Visa issues: Thailand

Visa and entry basics for volunteering in Thailand

Last reviewed: February 2026. Thai immigration rules can change quickly, and enforcement can change even faster. This page helps you find reliable sources and ask the right questions before you travel.

Important: Voluntouring.org is not a visa agency and cannot give legal advice. You are responsible for choosing the correct visa, following entry requirements, and respecting Thai law. The final decision at the border (and on extensions) is always made by the immigration officer.

Start with official sources

Use these links first. They are the closest thing to a “single source of truth” for visa applications, entry steps, and official notices.

Thai e-Visa (official portal):
thaievisa.go.th

Visa exemption scheme (official reference page):
Royal Thai Consulate-General (LA)

Thailand Digital Arrival Card (TDAC, official):
tdac.immigration.go.th

Two recent changes you should know

Thailand Digital Arrival Card (TDAC) is mandatory for non-Thai nationals entering Thailand by air, land, or sea, and it must be completed online before arrival (the official TDAC guidance says submit information 3 days in advance).

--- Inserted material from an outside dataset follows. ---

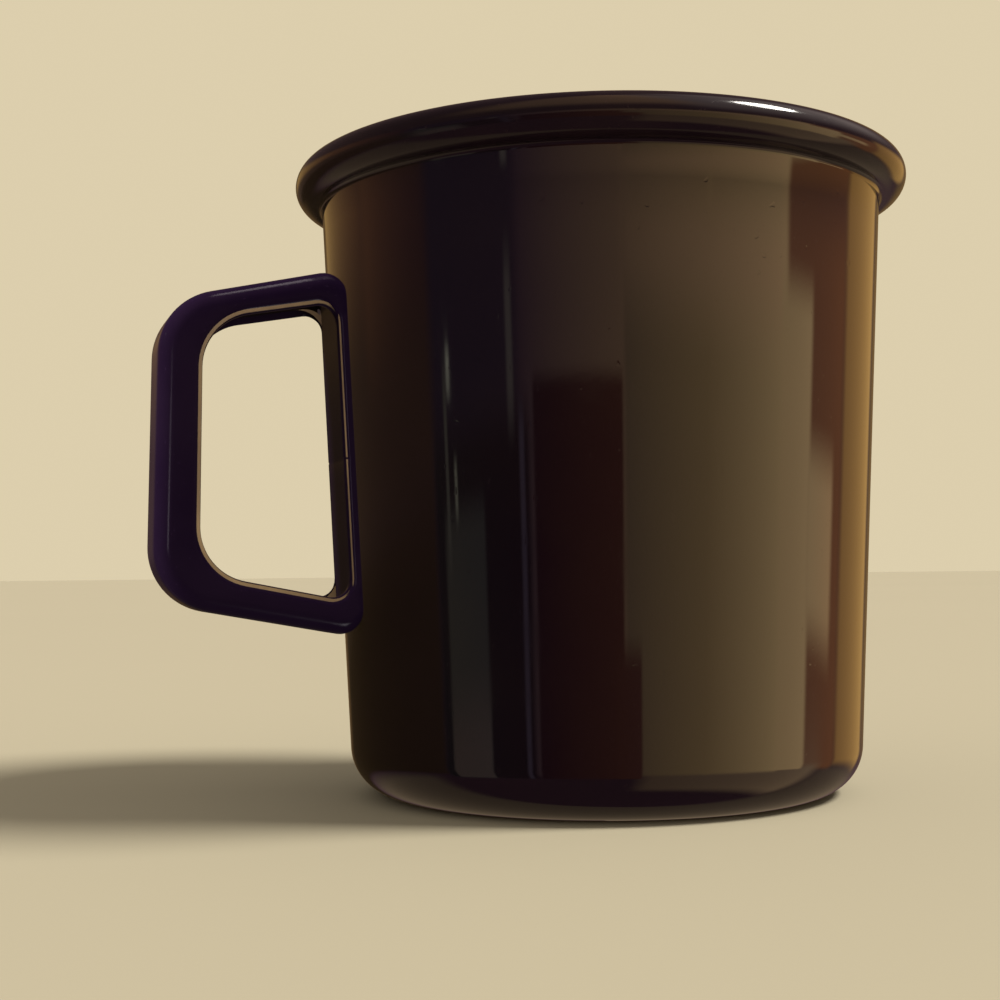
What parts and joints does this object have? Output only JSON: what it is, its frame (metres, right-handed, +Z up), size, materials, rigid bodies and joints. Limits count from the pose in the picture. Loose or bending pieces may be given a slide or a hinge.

Visa exemption (60 days) is available for many nationalities under the updated scheme introduced in July 2024, with the possibility of an extension (at the officer’s discretion). Always confirm your passport’s exact rules on an official page before you book long stays.

Volunteering is a special case

If you are going to volunteer (even if unpaid), do not assume that a tourist entry stamp is “good enough”. Many Thai embassies treat volunteering with non-governmental organizations (NGO), foundations, or associations under a Non-Immigrant O (Volunteer) pathway and require documents from the host organization.

In practice, hosts may need to provide an invitation letter describing your role and dates, plus proof of the organization’s registration as a non-profit/NGO. If a host cannot provide paperwork and still tells you “just come on a tourist visa”, treat that as a risk signal and ask for clarity before you travel.

Community help (fast, practical)

For real-world, day-to-day questions, this group is widely used by travelers and expats:

Thai Visa Advice (Facebook group)

Keep questions Thailand-visa related. Use correct terminology and include the basics below so people can answer accurately.

What to include when asking for help

Your passport nationality and where you will enter (airport or land border).

Your current status (visa exemption, tourist visa, non-immigrant, etc.) and the “admitted until” date.

Your plan (tourism only, volunteering with an NGO, course/education, visiting partner, remote work, etc.).

Your timeline (arrival date, total days you want, and if you need an extension).

Overstay is expensive and avoidable

Thai authorities warn that overstays lead to fines and possible bans. A commonly stated reference is 500 Thai baht (THB) per day, up to a maximum of 20,000 THB, with additional consequences for longer overstays. If you are close to the deadline, deal with it before your permission to stay expires.

Voluntouring note on safety and eligibility

Voluntouring.org does not publish opportunities for under-18s. For placements involving children or vulnerable people, take safeguarding seriously and verify both legal and ethical conditions before you commit. A “nice project” still needs the right paperwork, clear supervision, and responsible boundaries.

Final disclaimer

Advice from communities can be helpful, but it is not a guarantee. Always cross-check with the official Thai e-Visa portal, the relevant Royal Thai Embassy/Consulate for your country of residence, and the official Thai Immigration channels. Immigration officers have discretion on entry and extensions.